# Data shown:
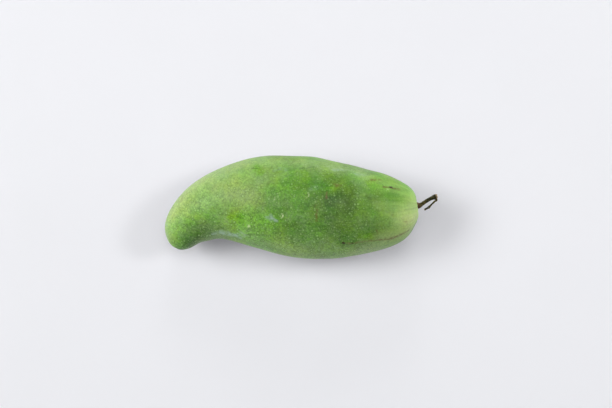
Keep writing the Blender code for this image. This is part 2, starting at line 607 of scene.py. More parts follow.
MARKS: dict[MarkKind, tuple[Mark, ...]] = {
    # the dry scabs on the flank and by the stalk, and the scars at the tip
    MarkKind.SCAB: (
        Mark(((0.305, 137), (0.3, 138)), 1.35, 1.0, 0.5),
        Mark(((0.27, 139),), 1.05, 0.8, 0.7),
        Mark(((0.155, 45), (0.15, 44)), 1.3, 1.0, 0.7),
        Mark(((0.97, 145), (0.98, 130)), 1.3, 0.75, 0.9),
        Mark(((0.995, 90),), 1.5, 0.8, 0.8),
    ),
    # the long rub line that runs from the scabs to the stalk, and thin ones near it
    MarkKind.RUSSET: (
        Mark(((0.3, 138), (0.26, 139), (0.23, 137), (0.18, 139)), 1.3, 0.6, 1.0),
        Mark(((0.18, 139), (0.15, 141), (0.12, 139), (0.08, 138)), 1.5, 0.9, 1.0),
        Mark(((0.15, 143), (0.13, 143)), 1.0, 0.5, 0.9),
        Mark(((0.11, 109), (0.09, 110)), 0.8, 0.5, 0.9),
        Mark(((0.19, 121), (0.185, 125)), 0.9, 0.7, 0.9),
        Mark(((0.37, 69), (0.37, 76)), 1.2, 0.6, 0.9),
    ),
    # healed scratches
    MarkKind.SCRATCH: (
        Mark(((0.125, 43), (0.165, 46), (0.18, 49)), 1.3, 1.0, 0.9),
        Mark(((0.22, 40), (0.2, 37), (0.19, 34)), 1.7, 1.0, 0.9),
        Mark(((0.34, 60), (0.33, 58)), 2.0, 0.85, 1.0),
        Mark(((0.35, 56), (0.32, 58)), 1.2, 0.6, 0.9),
        Mark(((0.4, 93), (0.4, 107)), 1.2, 0.95, 0.9),
        Mark(((0.405, 86), (0.405, 93)), 0.9, 0.5, 0.9),
        Mark(((0.14, 96), (0.14, 99)), 0.9, 0.55, 0.9),
    ),
    # bluish rubs, and painted glints where the skin catches the light
    MarkKind.RUB_AND_GLINT: (
        Mark(((0.555, 110), (0.535, 109)), 2.7, 1.0, 0.9),
        Mark(((0.8, 143), (0.76, 146), (0.71, 148), (0.68, 149)), 3.4, 1.0, 0.8),
        Mark(((0.555, 42), (0.525, 40)), 2.6, 0.35, 1.0),
        Mark(((0.28, 35), (0.24, 31)), 2.4, 0.6, 1.0),
        Mark(((0.35, 33), (0.32, 31)), 3.2, 0.6, 1.0),
        Mark(((0.62, 28),), 2.2, 0.45, 1.0),
        Mark(((0.43, 68), (0.4, 62)), 4.0, 0.25, 1.0),
        Mark(((0.67, 138), (0.66, 144)), 2.8, 0.6, 1.0),
        Mark(((0.94, 28), (0.9, 24)), 3.0, 0.6, 1.0),
    ),
    # pale raised specks, most of them small hooks
    MarkKind.SPECK: (
        Mark(((0.515, 102), (0.51, 105), (0.515, 108)), 0.8, 0.95, 0.8),
        Mark(((0.435, 71), (0.43, 74), (0.435, 77)), 0.8, 0.55, 0.9),
        Mark(((0.405, 82),), 0.9, 0.4, 0.9),
        Mark(((0.545, 81), (0.545, 85)), 0.8, 0.5, 0.9),
        Mark(((0.535, 79), (0.53, 83)), 0.8, 0.5, 0.9),
        Mark(((0.635, 124), (0.635, 127)), 0.8, 0.8, 0.8),
        Mark(((0.675, 136), (0.665, 143)), 0.8, 0.25, 0.9),
        Mark(((0.66, 139), (0.655, 147)), 0.75, 0.25, 0.9),
        Mark(((0.165, 51), (0.16, 50)), 1.0, 0.4, 0.9),
    ),
    # places with no wax
    MarkKind.FRESH: (
        Mark(((0.69, 112), (0.67, 114)), 6.6, 0.9, 1.0),
        Mark(((0.17, 50), (0.22, 47)), 4.6, 0.65, 1.0),
        Mark(((0.34, 62), (0.37, 60)), 5.0, 0.55, 1.0),
        Mark(((0.21, 131), (0.25, 132)), 5.0, 0.5, 1.0),
        Mark(((0.61, 33), (0.6, 46)), 5.0, 0.7, 1.0),
        Mark(((0.45, 42), (0.44, 50)), 4.5, 0.5, 1.0),
        Mark(((0.55, 10), (0.49, 12)), 7.0, 0.4, 1.0),
        Mark(((0.39, 30), (0.37, 33)), 3.0, 0.3, 1.0),
        Mark(((0.625, 127),), 1.7, 0.7, 1.0),
    ),
    # small dark pits
    MarkKind.SHADE: (
        Mark(((0.62, 37), (0.61, 38)), 1.0, 0.6, 0.9),
        Mark(((0.545, 41),), 1.1, 0.6, 0.9),
        Mark(((0.47, 37), (0.45, 36)), 1.0, 0.6, 0.9),
        Mark(((0.44, 35), (0.42, 33)), 1.0, 0.5, 0.9),
        Mark(((0.625, 128),), 1.1, 0.6, 0.9),
    ),
}


@dataclass(frozen=True)
class SkinFinish:
    """The colours and gloss of the waxy green skin."""

    deep: Colour = (0.090, 0.232, 0.016, 1.0)
    bright: Colour = (0.178, 0.392, 0.028, 1.0)
    warm: Colour = (0.335, 0.540, 0.110, 1.0)
    cream: Colour = (0.560, 0.670, 0.270, 1.0)
    dark: Colour = (0.036, 0.100, 0.010, 1.0)
    # the wax's pale green, also laid as painted sheen and painted reflection
    wax: Colour = (0.340, 0.470, 0.240, 1.0)
    dot: Colour = (0.350, 0.560, 0.200, 1.0)
    scab: Colour = (0.028, 0.006, 0.004, 1.0)
    russet: Colour = (0.165, 0.092, 0.040, 1.0)
    scratch: Colour = (0.120, 0.105, 0.022, 1.0)
    # the rubs' pale blue, also used for painted glints of light
    rub: Colour = (0.270, 0.400, 0.290, 1.0)
    speck: Colour = (0.500, 0.620, 0.300, 1.0)
    fresh: Colour = (0.150, 0.360, 0.010, 1.0)
    shade: Colour = (0.040, 0.110, 0.014, 1.0)
    roughness: float = 0.44
    wax_roughness: float = 0.60
    sheen: float = 0.10
    sheen_roughness: float = 0.35
    sheen_tint: Colour = (0.88, 1.0, 0.70, 1.0)
    specular: float = 0.33
    bump_depth: float = 0.16       # in millimetres

    def of(self, kind: MarkKind) -> Colour:
        """Return the colour of a kind of mark."""
        return getattr(self, kind.value)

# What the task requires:
Copy every line of the material, please, keeping it exactly the same.

# Exercise result:
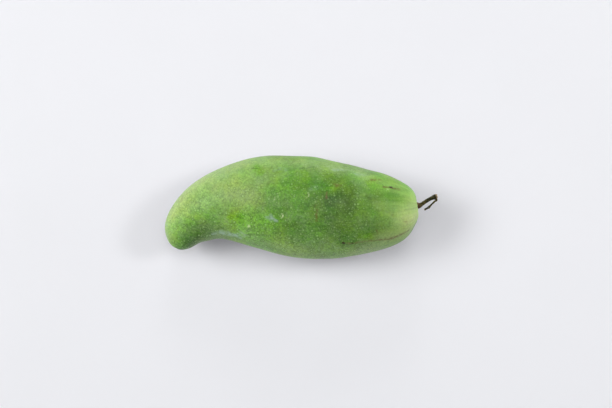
Keep writing the Blender code for this image. This is part 2, starting at line 607 of scene.py. More parts follow.
MARKS: dict[MarkKind, tuple[Mark, ...]] = {
    # the dry scabs on the flank and by the stalk, and the scars at the tip
    MarkKind.SCAB: (
        Mark(((0.305, 137), (0.3, 138)), 1.35, 1.0, 0.5),
        Mark(((0.27, 139),), 1.05, 0.8, 0.7),
        Mark(((0.155, 45), (0.15, 44)), 1.3, 1.0, 0.7),
        Mark(((0.97, 145), (0.98, 130)), 1.3, 0.75, 0.9),
        Mark(((0.995, 90),), 1.5, 0.8, 0.8),
    ),
    # the long rub line that runs from the scabs to the stalk, and thin ones near it
    MarkKind.RUSSET: (
        Mark(((0.3, 138), (0.26, 139), (0.23, 137), (0.18, 139)), 1.3, 0.6, 1.0),
        Mark(((0.18, 139), (0.15, 141), (0.12, 139), (0.08, 138)), 1.5, 0.9, 1.0),
        Mark(((0.15, 143), (0.13, 143)), 1.0, 0.5, 0.9),
        Mark(((0.11, 109), (0.09, 110)), 0.8, 0.5, 0.9),
        Mark(((0.19, 121), (0.185, 125)), 0.9, 0.7, 0.9),
        Mark(((0.37, 69), (0.37, 76)), 1.2, 0.6, 0.9),
    ),
    # healed scratches
    MarkKind.SCRATCH: (
        Mark(((0.125, 43), (0.165, 46), (0.18, 49)), 1.3, 1.0, 0.9),
        Mark(((0.22, 40), (0.2, 37), (0.19, 34)), 1.7, 1.0, 0.9),
        Mark(((0.34, 60), (0.33, 58)), 2.0, 0.85, 1.0),
        Mark(((0.35, 56), (0.32, 58)), 1.2, 0.6, 0.9),
        Mark(((0.4, 93), (0.4, 107)), 1.2, 0.95, 0.9),
        Mark(((0.405, 86), (0.405, 93)), 0.9, 0.5, 0.9),
        Mark(((0.14, 96), (0.14, 99)), 0.9, 0.55, 0.9),
    ),
    # bluish rubs, and painted glints where the skin catches the light
    MarkKind.RUB_AND_GLINT: (
        Mark(((0.555, 110), (0.535, 109)), 2.7, 1.0, 0.9),
        Mark(((0.8, 143), (0.76, 146), (0.71, 148), (0.68, 149)), 3.4, 1.0, 0.8),
        Mark(((0.555, 42), (0.525, 40)), 2.6, 0.35, 1.0),
        Mark(((0.28, 35), (0.24, 31)), 2.4, 0.6, 1.0),
        Mark(((0.35, 33), (0.32, 31)), 3.2, 0.6, 1.0),
        Mark(((0.62, 28),), 2.2, 0.45, 1.0),
        Mark(((0.43, 68), (0.4, 62)), 4.0, 0.25, 1.0),
        Mark(((0.67, 138), (0.66, 144)), 2.8, 0.6, 1.0),
        Mark(((0.94, 28), (0.9, 24)), 3.0, 0.6, 1.0),
    ),
    # pale raised specks, most of them small hooks
    MarkKind.SPECK: (
        Mark(((0.515, 102), (0.51, 105), (0.515, 108)), 0.8, 0.95, 0.8),
        Mark(((0.435, 71), (0.43, 74), (0.435, 77)), 0.8, 0.55, 0.9),
        Mark(((0.405, 82),), 0.9, 0.4, 0.9),
        Mark(((0.545, 81), (0.545, 85)), 0.8, 0.5, 0.9),
        Mark(((0.535, 79), (0.53, 83)), 0.8, 0.5, 0.9),
        Mark(((0.635, 124), (0.635, 127)), 0.8, 0.8, 0.8),
        Mark(((0.675, 136), (0.665, 143)), 0.8, 0.25, 0.9),
        Mark(((0.66, 139), (0.655, 147)), 0.75, 0.25, 0.9),
        Mark(((0.165, 51), (0.16, 50)), 1.0, 0.4, 0.9),
    ),
    # places with no wax
    MarkKind.FRESH: (
        Mark(((0.69, 112), (0.67, 114)), 6.6, 0.9, 1.0),
        Mark(((0.17, 50), (0.22, 47)), 4.6, 0.65, 1.0),
        Mark(((0.34, 62), (0.37, 60)), 5.0, 0.55, 1.0),
        Mark(((0.21, 131), (0.25, 132)), 5.0, 0.5, 1.0),
        Mark(((0.61, 33), (0.6, 46)), 5.0, 0.7, 1.0),
        Mark(((0.45, 42), (0.44, 50)), 4.5, 0.5, 1.0),
        Mark(((0.55, 10), (0.49, 12)), 7.0, 0.4, 1.0),
        Mark(((0.39, 30), (0.37, 33)), 3.0, 0.3, 1.0),
        Mark(((0.625, 127),), 1.7, 0.7, 1.0),
    ),
    # small dark pits
    MarkKind.SHADE: (
        Mark(((0.62, 37), (0.61, 38)), 1.0, 0.6, 0.9),
        Mark(((0.545, 41),), 1.1, 0.6, 0.9),
        Mark(((0.47, 37), (0.45, 36)), 1.0, 0.6, 0.9),
        Mark(((0.44, 35), (0.42, 33)), 1.0, 0.5, 0.9),
        Mark(((0.625, 128),), 1.1, 0.6, 0.9),
    ),
}


@dataclass(frozen=True)
class SkinFinish:
    """The colours and gloss of the waxy green skin."""

    deep: Colour = (0.090, 0.232, 0.016, 1.0)
    bright: Colour = (0.178, 0.392, 0.028, 1.0)
    warm: Colour = (0.335, 0.540, 0.110, 1.0)
    cream: Colour = (0.560, 0.670, 0.270, 1.0)
    dark: Colour = (0.036, 0.100, 0.010, 1.0)
    # the wax's pale green, also laid as painted sheen and painted reflection
    wax: Colour = (0.340, 0.470, 0.240, 1.0)
    dot: Colour = (0.350, 0.560, 0.200, 1.0)
    scab: Colour = (0.028, 0.006, 0.004, 1.0)
    russet: Colour = (0.165, 0.092, 0.040, 1.0)
    scratch: Colour = (0.120, 0.105, 0.022, 1.0)
    # the rubs' pale blue, also used for painted glints of light
    rub: Colour = (0.270, 0.400, 0.290, 1.0)
    speck: Colour = (0.500, 0.620, 0.300, 1.0)
    fresh: Colour = (0.150, 0.360, 0.010, 1.0)
    shade: Colour = (0.040, 0.110, 0.014, 1.0)
    roughness: float = 0.44
    wax_roughness: float = 0.60
    sheen: float = 0.10
    sheen_roughness: float = 0.35
    sheen_tint: Colour = (0.88, 1.0, 0.70, 1.0)
    specular: float = 0.33
    bump_depth: float = 0.16       # in millimetres

    def of(self, kind: MarkKind) -> Colour:
        """Return the colour of a kind of mark."""
        return getattr(self, kind.value)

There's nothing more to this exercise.